Vast AI operates a peer-to-peer GPU marketplace. Unvetted providers compete on price, driving rates downward.

Typical pricing:

  • RTX 3090: $0.12-0.18/hour
  • RTX 4090: $0.18-0.28/hour
  • A100: $0.60-0.90/hour
  • H100: $1.50-2.50/hour

Drawback: Availability unpredictable. Instances terminate without notice. Quality varies. Suited for interruptible workloads only.

Mid-Tier: RunPod

RunPod balances cost with reliability:

  • RTX 3090: $0.22/hour
  • RTX 4090: $0.34/hour
  • L4: $0.44/hour
  • A100 PCIe: $1.19/hour
  • H100 PCIe: $1.99/hour
  • H100 SXM: $2.69/hour

Spot pricing discounts 50-60%:

  • RTX 3090 spot: $0.12/hour
  • RTX 4090 spot: $0.14/hour
  • A100 spot: $0.42/hour

Premium: Lambda Labs

Lambda prioritizes reliability:

  • A100: $1.48/hour
  • H100 PCIe: $2.86/hour
  • H100 SXM: $3.78/hour
  • B200 SXM: $6.08/hour

No spot pricing. Premium for SLA guarantees and support.

Bulk: CoreWeave

CoreWeave targets bulk buyers with 8-GPU configurations:

  • 8x L40S: $18/hour = $2.25/GPU
  • 8x A100: $21.60/hour = $2.70/GPU
  • 8x H100: $49.24/hour = $6.16/GPU

Excellent for large training runs. Minimum commitment required.

Spot Pricing Strategy

Spot instances cost 40-70% less but terminate on demand. Strategy determines when to use spot.

Interruptible Workload: Spot Only

Experiments and hyperparameter searches tolerate interruption. Run solely on spot. Cost reduction: 60%.

Example: Fine-tune 7B model on Vast AI RTX 4090 spot.

  • Cost: 8 hours × $0.18/hour = $1.44
  • Same task on Lambda A100: 8 hours × $1.48/hour = $11.84
  • Savings: $10.40 (88% reduction)

Risk: If interrupted, restart and lose progress. Accept for low-value experiments.
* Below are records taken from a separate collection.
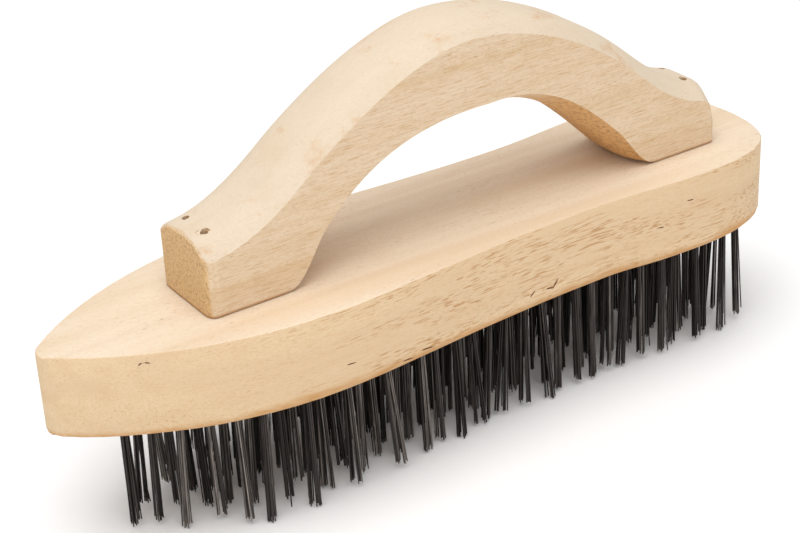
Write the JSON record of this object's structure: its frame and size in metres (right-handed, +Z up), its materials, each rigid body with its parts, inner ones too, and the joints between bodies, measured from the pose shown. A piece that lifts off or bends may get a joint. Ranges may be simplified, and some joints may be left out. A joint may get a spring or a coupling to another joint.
{
  "type": "wire brush",
  "caption": "Hand wire brush: saddle-shaped wooden block with an arched wooden handle nailed on top and staggered tufts of blackened steel wire set in its underside.",
  "frame": {"origin": "centre of the bounding box, at the level of the wire tips that the brush stands on", "axes": "+X along the block, from its pointed nose to its rounded tail; +Y across the block; +Z up, from the wire tips to the handle"},
  "size_m": [0.25, 0.0628, 0.1289],
  "materials": {
    "block_wood": "matte",
    "handle_wood": "matte",
    "tuft_wire": "satin",
    "nail_steel": "satin"
  },
  "bodies": {
    "root": {"block": "block_wood", "handle": "handle_wood", "nail_nose_near": "nail_steel", "nail_nose_far": "nail_steel", "nail_tail_near": "nail_steel", "nail_tail_far": "nail_steel", "tuft_row_01": "tuft_wire", "tuft_row_02": "tuft_wire", "tuft_row_03": "tuft_wire", "tuft_row_04": "tuft_wire", "tuft_row_05": "tuft_wire", "tuft_row_06": "tuft_wire", "tuft_row_07": "tuft_wire", "tuft_row_08": "tuft_wire", "tuft_row_09": "tuft_wire", "tuft_row_10": "tuft_wire", "tuft_row_11": "tuft_wire", "tuft_row_12": "tuft_wire", "tuft_row_13": "tuft_wire", "tuft_row_14": "tuft_wire", "tuft_row_15": "tuft_wire", "tuft_row_16": "tuft_wire", "tuft_row_17": "tuft_wire", "tuft_row_18": "tuft_wire", "tuft_row_19": "tuft_wire", "tuft_row_20": "tuft_wire", "tuft_row_21": "tuft_wire", "tuft_row_22": "tuft_wire", "tuft_row_23": "tuft_wire", "tuft_row_24": "tuft_wire", "tuft_row_25": "tuft_wire", "tuft_row_26": "tuft_wire", "tuft_row_27": "tuft_wire", "tuft_row_28": "tuft_wire", "tuft_row_29": "tuft_wire", "tuft_row_30": "tuft_wire", "tuft_row_31": "tuft_wire", "tuft_row_32": "tuft_wire", "tuft_row_33": "tuft_wire"}
  },
  "joints": []
}
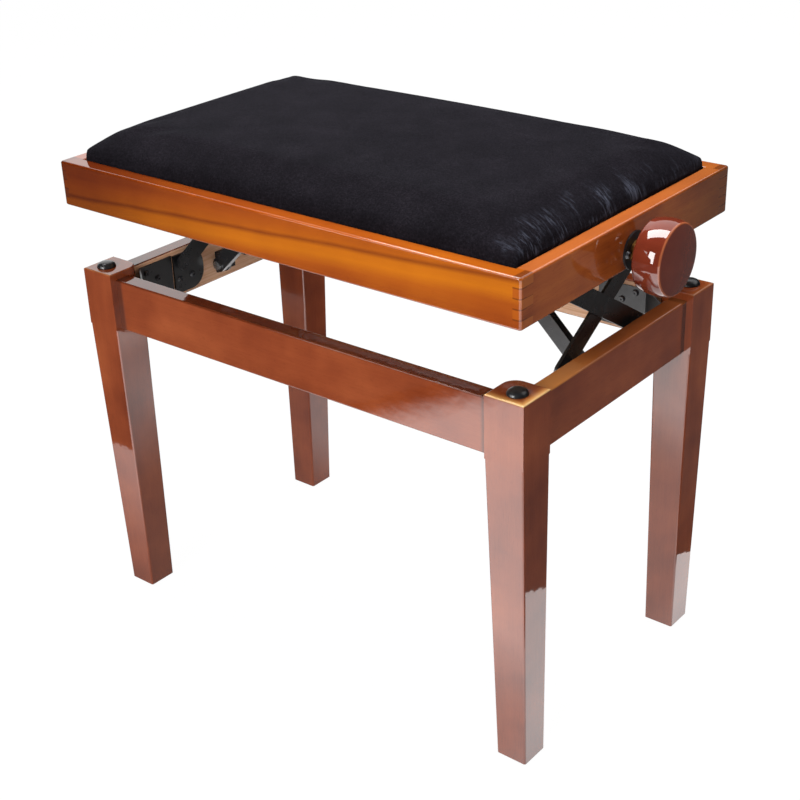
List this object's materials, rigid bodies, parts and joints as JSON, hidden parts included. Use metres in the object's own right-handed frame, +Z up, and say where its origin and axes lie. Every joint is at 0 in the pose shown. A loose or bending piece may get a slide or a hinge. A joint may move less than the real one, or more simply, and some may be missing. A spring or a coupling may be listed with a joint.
{
  "type": "piano stool",
  "caption": "Height-adjustable wooden piano stool: padded seat in a finger-jointed frame, raised on two steel scissors by a screw spindle with a side knob.",
  "frame": {"origin": "middle of the object's box at floor level, with the seat at its height in the picture", "axes": "+X along the seat's length, towards the knob; -Y towards the front, where the scissors' fixed pivots are; +Z up"},
  "size_m": [0.595, 0.34, 0.531],
  "materials": {
    "cherry_lacquer": "gloss",
    "mahogany_lacquer": "gloss",
    "bare_wood": "matt",
    "knob_lacquer": "gloss",
    "black_velour": "pile",
    "foam": "matt",
    "black_rubber": "satin",
    "pale_plastic": "matt",
    "zinc_steel": "satin",
    "bright_steel": "satin",
    "bronze": "satin",
    "black_steel": "satin"
  },
  "bodies": {
    "base": {"base_screws": "zinc_steel", "foot_glides": "pale_plastic", "front_apron": "mahogany_lacquer", "front_left_corner_bracket": "black_steel", "front_left_leg": "mahogany_lacquer", "front_right_corner_bracket": "black_steel", "front_right_leg": "mahogany_lacquer", "hanger_bolts": "zinc_steel", "left_apron": "mahogany_lacquer", "left_front_lower_bracket": "black_steel", "left_rear_lower_guide": "black_steel", "left_strut_bracket": "black_steel", "leg_bumpers": "black_rubber", "lower_pivot_pins": "zinc_steel", "rear_apron": "mahogany_lacquer", "rear_left_corner_bracket": "black_steel", "rear_left_leg": "mahogany_lacquer", "rear_right_corner_bracket": "black_steel", "rear_right_leg": "mahogany_lacquer", "right_apron": "mahogany_lacquer", "right_front_lower_bracket": "black_steel", "right_rear_lower_guide": "black_steel", "right_strut_bracket": "black_steel", "strut_foot_pins": "zinc_steel"},
    "seat": {"end_battens": "bare_wood", "escutcheon": "black_steel", "front_seat_rail": "cherry_lacquer", "left_seat_rail": "cherry_lacquer", "left_spindle_bush": "bronze", "left_upper_bracket": "black_steel", "rear_seat_rail": "cherry_lacquer", "right_seat_rail": "cherry_lacquer", "right_spindle_bush": "bronze", "right_upper_bracket": "black_steel", "seat_board": "bare_wood", "seat_corner_blocks": "bare_wood", "seat_cover": "black_velour", "seat_foam": "foam", "seat_ledges": "bare_wood", "seat_screws": "zinc_steel", "upper_pivot_pins": "zinc_steel"},
    "spindle_and_knob": {"spindle": "bright_steel", "spindle_collars": "bright_steel", "knob": "knob_lacquer", "knob_set_screw": "zinc_steel"},
    "right_rising_arm": {"right_rising_arm": "black_steel", "right_rising_arm_pins": "zinc_steel"},
    "right_falling_arm": {"right_falling_arm": "black_steel", "right_falling_arm_pin": "zinc_steel"},
    "right_strut": {"right_strut": "black_steel"},
    "right_nut": {"right_spindle_nut": "bright_steel", "right_strut_head_pin": "zinc_steel"},
    "left_rising_arm": {"left_rising_arm": "black_steel", "left_rising_arm_pins": "zinc_steel"},
    "left_falling_arm": {"left_falling_arm": "black_steel", "left_falling_arm_pin": "zinc_steel"},
    "left_strut": {"left_strut": "black_steel"},
    "left_nut": {"left_spindle_nut": "bright_steel", "left_strut_head_pin": "zinc_steel"}
  },
  "joints": [
    {"name": "height_adjustment", "type": "hinge", "parent": "base", "child": "right_rising_arm", "pos_m": [0.2185, -0.053, 0.36165], "axis": [1, 0, 0], "range_deg": [-25.47, 7.42]},
    {"name": "right_scissor_crossing", "type": "hinge", "parent": "right_rising_arm", "child": "right_falling_arm", "pos_m": [0.2185, 0.01151, 0.40182], "axis": [1, 0, 0], "range_deg": [-14.89, 50.99]},
    {"name": "seat_pivot", "type": "hinge", "parent": "right_falling_arm", "child": "seat", "pos_m": [0.2185, -0.053, 0.442], "axis": [1, 0, 0], "range_deg": [-25.52, 7.47]},
    {"name": "knob_turn", "type": "hinge", "parent": "seat", "child": "spindle_and_knob", "pos_m": [0.2675, 0, 0.467], "axis": [1, 0, 0], "range_deg": [-3672.82, 1070.01]},
    {"name": "left_lower_pivot", "type": "hinge", "parent": "base", "child": "left_rising_arm", "pos_m": [-0.2635, -0.053, 0.36165], "axis": [1, 0, 0], "range_deg": [-25.52, 7.47]},
    {"name": "left_scissor_crossing", "type": "hinge", "parent": "left_rising_arm", "child": "left_falling_arm", "pos_m": [-0.2635, 0.01151, 0.40182], "axis": [1, 0, 0], "range_deg": [-14.89, 50.99]},
    {"name": "right_strut_foot", "type": "hinge", "parent": "base", "child": "right_strut", "pos_m": [0.2115, -0.0055, 0.344], "axis": [0, 1, 0], "range_deg": [-29.34, 8.58]},
    {"name": "right_strut_head", "type": "hinge", "parent": "right_strut", "child": "right_nut", "pos_m": [0.10588, -0.0055, 0.446], "axis": [0, 1, 0], "range_deg": [-8.58, 29.34]},
    {"name": "left_strut_foot", "type": "hinge", "parent": "base", "child": "left_strut", "pos_m": [-0.2565, -0.0055, 0.344], "axis": [0, -1, 0], "range_deg": [-29.34, 8.58]},
    {"name": "left_strut_head", "type": "hinge", "parent": "left_strut", "child": "left_nut", "pos_m": [-0.15088, -0.0055, 0.446], "axis": [0, -1, 0], "range_deg": [-8.58, 29.34]}
  ],
  "couplings": [
    {"joint": "right_scissor_crossing", "follows": "height_adjustment", "ratio": -2},
    {"joint": "seat_pivot", "follows": "height_adjustment", "ratio": 1},
    {"joint": "knob_turn", "follows": "height_adjustment", "ratio": 144.2},
    {"joint": "left_lower_pivot", "follows": "height_adjustment", "ratio": 1},
    {"joint": "left_scissor_crossing", "follows": "height_adjustment", "ratio": -2},
    {"joint": "right_strut_foot", "follows": "height_adjustment", "ratio": 1.15},
    {"joint": "right_strut_head", "follows": "height_adjustment", "ratio": -1.15},
    {"joint": "left_strut_foot", "follows": "height_adjustment", "ratio": 1.15},
    {"joint": "left_strut_head", "follows": "height_adjustment", "ratio": -1.15}
  ]
}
Critical Workload: Spot with Checkpointing

Production training requires reliability. Use spot instances with checkpoint recovery.

Setup:

  1. Enable checkpointing every 30 minutes
  2. Load last checkpoint on resumption
  3. Multiple restarts acceptable

Cost: 70% reduction compared to on-demand (assume 2-3 interruptions).

Example: 70B multi-GPU training:

  • On-demand: $5.38/hour × 80 hours = $430.40
  • Spot + checkpointing: $5.38/hour × 80 hours × 0.4 (expected cost with interruptions) = $172.16
  • Savings: $258.24 (60%)

Time-Sensitive: On-Demand Only

Projects with fixed deadlines can't risk spot interruptions. Lambda or CoreWeave provide guaranteed availability.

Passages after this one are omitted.